The agency is also demanding that apps and services make policies more reader-friendly—shorter, clearer and easier to understand—and standardized, so readers can recognize what is unusual or missing.

Myrstad told Archer News the #Appfail campaign has been successful and has even convinced some big international app companies to change their terms and behavior.


Organizations like the Electronic Frontier Foundation and ToS;DR have set up sites for people to stay aware of when companies update their policies.

Some companies are trying a new tack—a “just in time” disclosure that feeds you “small, understandable amounts of information at relevant points in the transaction,” according to the National Privacy Research Strategy.

The White House strategy paper lays out plans to fund research on whether this approach works, among other fixes for the “biggest lie” and other privacy issues affecting the country and industry.

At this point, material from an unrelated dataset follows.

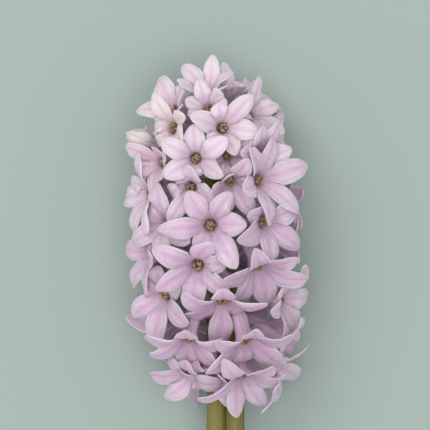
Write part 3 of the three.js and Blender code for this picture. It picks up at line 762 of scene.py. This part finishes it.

“If we want digital privacy and reputation control, we need governments to do more to ensure that consent processes work,” Obar said.

Your ToS accountant

 You can’t read it all and understand it all, but could someone do it for you—like a tax accountant whose full-time job is to stay on top of tax law so you don’t have to?

Obar suggested a “representative data manager,” like a tax accountant, could help solve the problem.

“Representative data management could contribute to the protection of personal data while freeing individuals from the impossible task of data privacy self-management,” he wrote in an article in the journal Big Data & Society.

There could be non-commercial data manager options as well, to eliminate “digital forms of discrimination,” he said.

You may do your own taxes. But, Obar said, the idea that you can truly manage your own data privacy in a competent way is fiction.

“More needs to be done to ensure that consent processes are effective; otherwise, digital citizens will have little control over their data and who uses it,” Obar said.